Per the late Sen Moynihan, we’re each entitled to our own opinions — not our own facts. I’d be interested in similar stats for Queens. Perhaps Queens could emulate Manhattan BP Stringer’s Overcrowding Task Force (of which I’m a member, but hardly a key player) with a more neighborhood-specific perspective that includes pending construction (see “Still Crowded Out,” Sept 2008).
Divided we fall. NEXT fall, if not at this fall’s ballot box. Cheers.

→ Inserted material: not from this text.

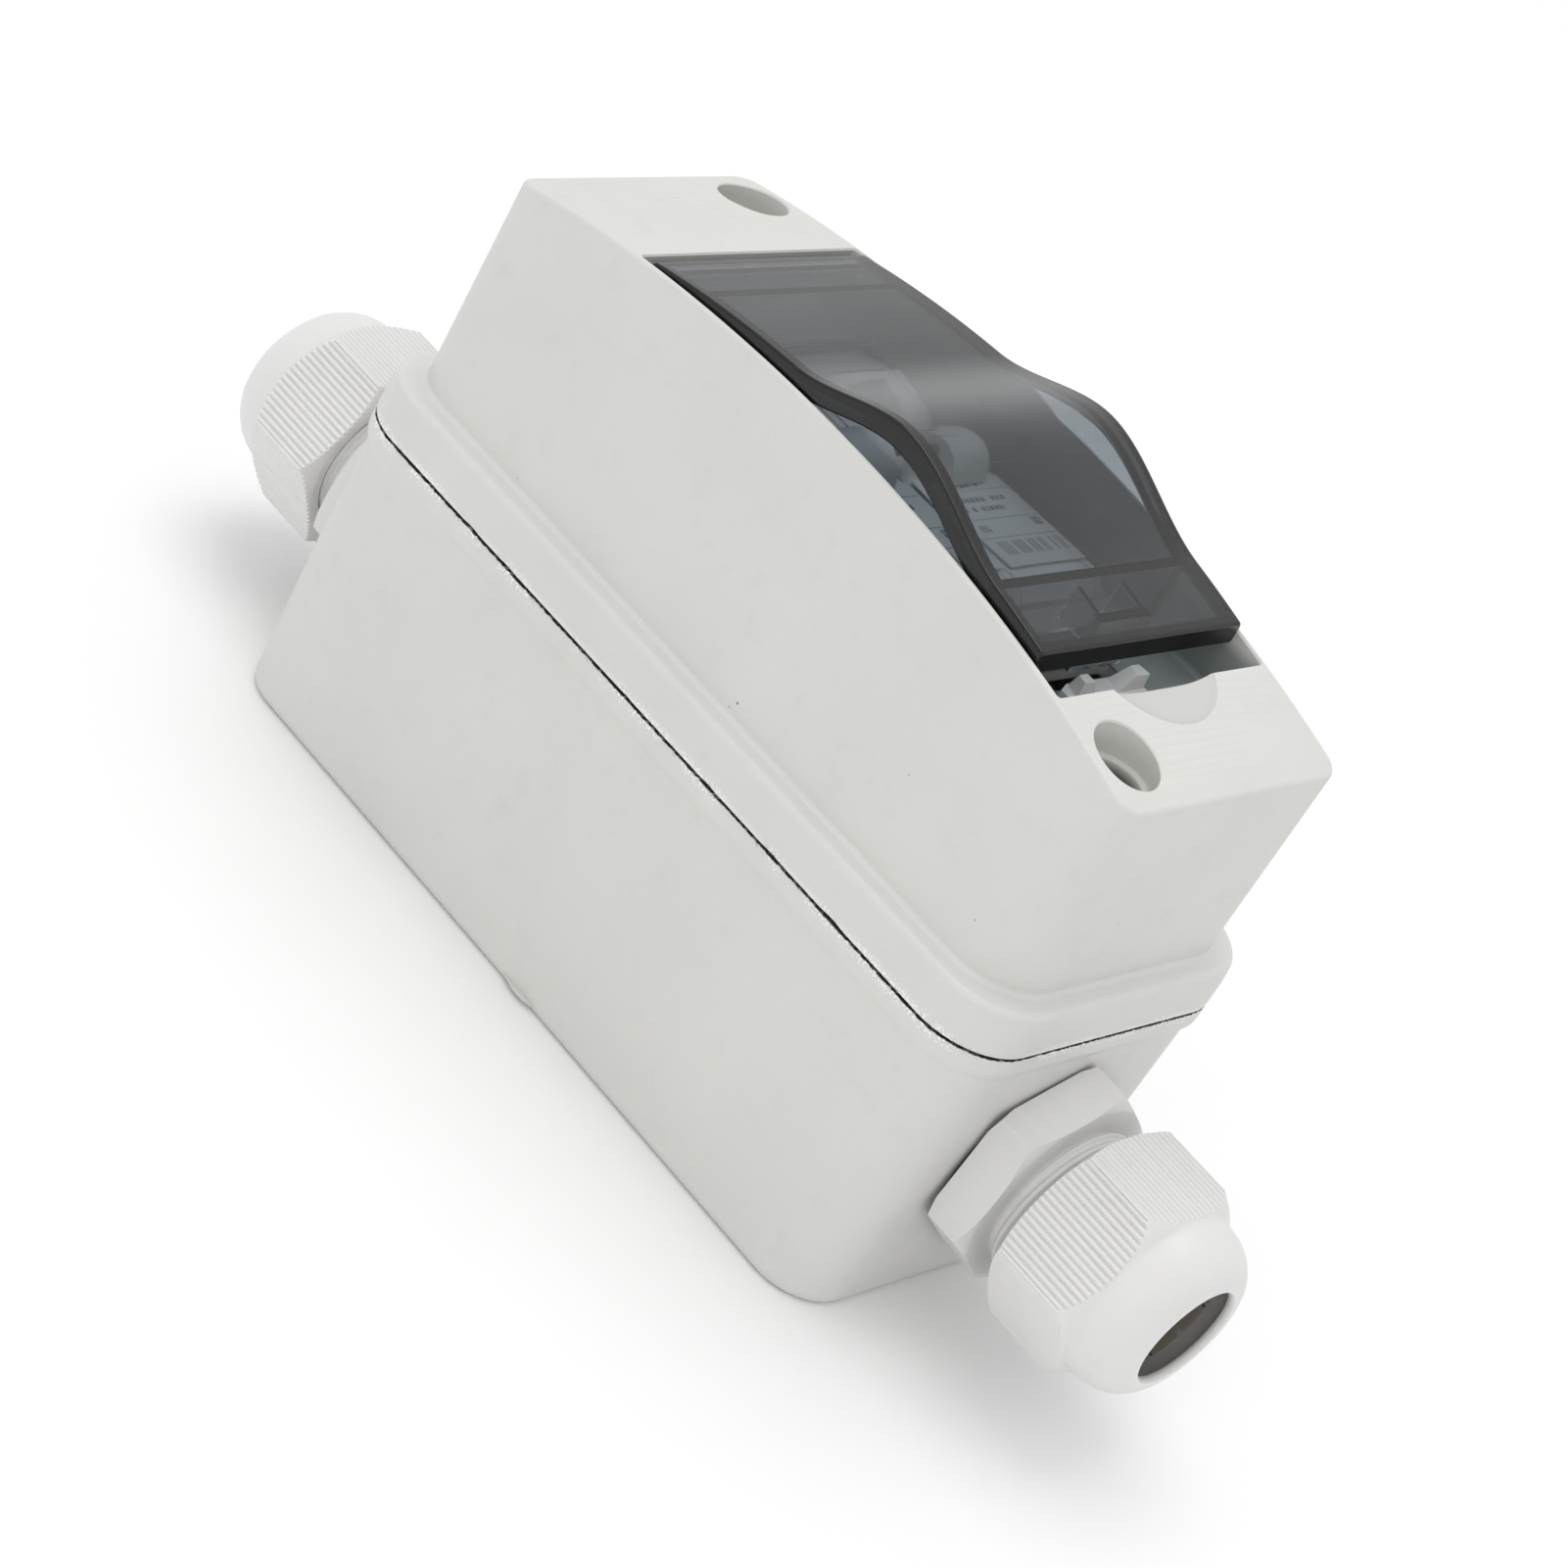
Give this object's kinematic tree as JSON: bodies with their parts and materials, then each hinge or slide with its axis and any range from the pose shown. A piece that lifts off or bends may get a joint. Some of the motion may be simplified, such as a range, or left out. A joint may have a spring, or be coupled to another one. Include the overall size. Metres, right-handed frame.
{
  "type": "dc breaker box",
  "caption": "Weatherproof two-module DC breaker enclosure: deep base, tapered lid with arched smoked hinged window, cable gland at each end.",
  "frame": {"origin": "centre of the flat back face of the base", "axes": "+Z out of the mounting surface towards the window, +Y towards the end with the window's hinge, X across the box"},
  "size_m": [0.06, 0.2046, 0.1032],
  "materials": {
    "shell_plastic": "fine matte moulded ABS, light warm grey",
    "smoked_window": "smoked clear polycarbonate, glossy",
    "gland_plastic": "satin nylon, off-white",
    "light_plastic": "satin plastic, off-white",
    "breaker_plastic": "matte thermoset, light grey",
    "lever_plastic": "satin plastic, light grey",
    "label_paper": "matte printed paper",
    "black_plastic": "matte black plastic",
    "black_rubber": "matte black rubber",
    "brown_rubber": "matte brown-grey rubber",
    "bright_steel": "zinc-plated steel",
    "zinc_steel": "passivated zinc-plated sheet steel",
    "copper": "bare copper"
  },
  "bodies": {
    "base": {"base_case": "shell_plastic", "seam_gasket": "black_rubber", "din_rail": "zinc_steel", "rail_screw_left": "bright_steel", "pole_case_left": "breaker_plastic", "pole_cover_left": "breaker_plastic", "pole_label_left": "label_paper", "arc_chute_left": "zinc_steel", "trip_coil_left": "copper", "terminal_clamp_left_line": "zinc_steel", "terminal_screw_left_line": "bright_steel", "terminal_clamp_left_load": "zinc_steel", "terminal_screw_left_load": "bright_steel", "rail_screw_right": "bright_steel", "pole_case_right": "breaker_plastic", "pole_cover_right": "breaker_plastic", "pole_label_right": "label_paper", "arc_chute_right": "zinc_steel", "trip_coil_right": "copper", "terminal_clamp_right_line": "zinc_steel", "terminal_screw_right_line": "bright_steel", "terminal_clamp_right_load": "zinc_steel", "terminal_screw_right_load": "bright_steel", "lever_pin": "bright_steel", "contact_pin": "bright_steel", "gland_body_lower": "gland_plastic", "gland_gasket_lower": "black_rubber", "gland_locknut_lower": "gland_plastic", "gland_seal_lower": "brown_rubber", "gland_claw_lower": "gland_plastic", "gland_body_upper": "gland_plastic", "gland_gasket_upper": "black_rubber", "gland_locknut_upper": "gland_plastic", "gland_seal_upper": "brown_rubber", "gland_claw_upper": "gland_plastic"},
    "lid": {"lid": "shell_plastic", "window_hinge_pin": "bright_steel", "window_catch": "light_plastic", "window_gasket": "black_rubber"},
    "window": {"window": "smoked_window"},
    "lower_screw_seal": {"screw_seal_lower": "black_rubber"},
    "lower_lid_screw": {"lid_screw_lower": "bright_steel"},
    "upper_screw_seal": {"screw_seal_upper": "black_rubber"},
    "upper_lid_screw": {"lid_screw_upper": "bright_steel"},
    "levers": {"breaker_lever_left": "lever_plastic", "breaker_lever_right": "lever_plastic", "lever_tie_bar": "black_plastic"},
    "left_contact": {"contact_arm_left": "copper"},
    "left_din_clip": {"din_clip_left": "black_plastic"},
    "right_contact": {"contact_arm_right": "copper"},
    "right_din_clip": {"din_clip_right": "black_plastic"},
    "lower_slip_ring": {"gland_slip_ring_lower": "gland_plastic"},
    "lower_gland_nut": {"gland_nut_lower": "gland_plastic"},
    "upper_slip_ring": {"gland_slip_ring_upper": "gland_plastic"},
    "upper_gland_nut": {"gland_nut_upper": "gland_plastic"}
  },
  "joints": [
    {"name": "lid_lift", "type": "slide", "parent": "base", "child": "lid", "axis": [0, 0, 1], "range_m": [0, 0.11]},
    {"name": "window_hinge", "type": "hinge", "parent": "lid", "child": "window", "pos_m": [0, 0.0374, 0.0914], "axis": [-1, 0, 0], "range_deg": [0, 90]},
    {"name": "lower_screw_rise", "type": "slide", "parent": "lid", "child": "lower_screw_seal", "axis": [0, 0, 1], "range_m": [0, 0.016]},
    {"name": "lower_screw_turn", "type": "hinge", "parent": "lower_screw_seal", "child": "lower_lid_screw", "pos_m": [-0.0168, -0.0565, 0.06], "axis": [0, 0, 1], "range_deg": [0, 3210]},
    {"name": "upper_screw_rise", "type": "slide", "parent": "lid", "child": "upper_screw_seal", "axis": [0, 0, 1], "range_m": [0, 0.016]},
    {"name": "upper_screw_turn", "type": "hinge", "parent": "upper_screw_seal", "child": "upper_lid_screw", "pos_m": [0.0168, 0.0565, 0.06], "axis": [0, 0, 1], "range_deg": [0, 3210]},
    {"name": "lever_throw", "type": "hinge", "parent": "base", "child": "levers", "pos_m": [0, 0.008, 0.0755], "axis": [-1, 0, 0], "range_deg": [0, 46]},
    {"name": "left_contact_swing", "type": "hinge", "parent": "base", "child": "left_contact", "pos_m": [0, 0.002, 0.06], "axis": [-1, 0, 0], "range_deg": [0, 21.2]},
    {"name": "right_contact_swing", "type": "hinge", "parent": "base", "child": "right_contact", "pos_m": [0, 0.002, 0.06], "axis": [-1, 0, 0], "range_deg": [0, 21.2]},
    {"name": "left_din_clip_pull", "type": "slide", "parent": "base", "child": "left_din_clip", "axis": [0, -1, 0], "range_m": [0, 0.0035], "stiffness_N_per_m": 400},
    {"name": "right_din_clip_pull", "type": "slide", "parent": "base", "child": "right_din_clip", "axis": [0, -1, 0], "range_m": [0, 0.0035], "stiffness_N_per_m": 400},
    {"name": "lower_nut_travel", "type": "slide", "parent": "base", "child": "lower_slip_ring", "axis": [0, -1, 0], "range_m": [0, 0.0101]},
    {"name": "lower_nut_turn", "type": "hinge", "parent": "lower_slip_ring", "child": "lower_gland_nut", "pos_m": [0, -0.09, 0.025], "axis": [0, -1, 0], "range_deg": [0, 1800]},
    {"name": "upper_nut_travel", "type": "slide", "parent": "base", "child": "upper_slip_ring", "axis": [0, 1, 0], "range_m": [0, 0.0101]},
    {"name": "upper_nut_turn", "type": "hinge", "parent": "upper_slip_ring", "child": "upper_gland_nut", "pos_m": [0, 0.09, 0.025], "axis": [0, 1, 0], "range_deg": [0, 1800]}
  ],
  "couplings": [
    {"joint": "lower_screw_turn", "follows": "lower_screw_rise", "rad_per_m": 3490.7},
    {"joint": "upper_screw_turn", "follows": "upper_screw_rise", "rad_per_m": 3490.7},
    {"joint": "left_contact_swing", "follows": "lever_throw", "ratio": 0.46},
    {"joint": "right_contact_swing", "follows": "lever_throw", "ratio": 0.46},
    {"joint": "lower_nut_travel", "follows": "lower_nut_turn", "m_per_rad": 0.00031831},
    {"joint": "upper_nut_travel", "follows": "upper_nut_turn", "m_per_rad": 0.00031831}
  ]
}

How come you left Glendale/Kew Gardens/Long Island City/Astoria out of your contrast/compare analysis? Do you have schools in D2 like here in D24 that enroll almost 2,000 kids with trailers? They are worse off than D2 but obviously we don’t have the loudmouthed parents & politicians that D2 has. Moreover, like I said, while your overcrowding may be a recent phenomenon, we have had it for decades. So why does yours suddenly get treated as a “crisis”? Finally, yes, I agree, one day out of the school year (opening day) the press has multi-boro coverage. But I encourage you to analyze the education stories for the remainder of this school year. You will see the pattern emerge. Once again, seemingly the NYC public schools will only appear to have issues related to D2/D3 and D15. The pattern is quite clear.
QP,
I am getting my info above from published reports, whether DOE directly, BP Stringer, or Comptroller Thompson.
Now you want me to get into “whose ox is getting less coverage?” That’s splitting a fine if sensitive hair on a topic — albeit affecting us to different degrees and with different degrees of INADEQUATE prior coverage — where the editorial boards are totally in Boomberg’s pocket.
Email me at witzeroo (at) yahoo (dot) com and I’ll be happy to send you the reports. They’re eye-popping. (I didn’t cherry-pick re Queens. That’s as the Thompson report had it.)
Again, it’s not about boro v boro, but boros v Kleinberg.
Calling fellow parents “loudmouthed” accomplishes nothing.
But I take it as a compliment to my fellow parents’ organizational and rally-hosting skills.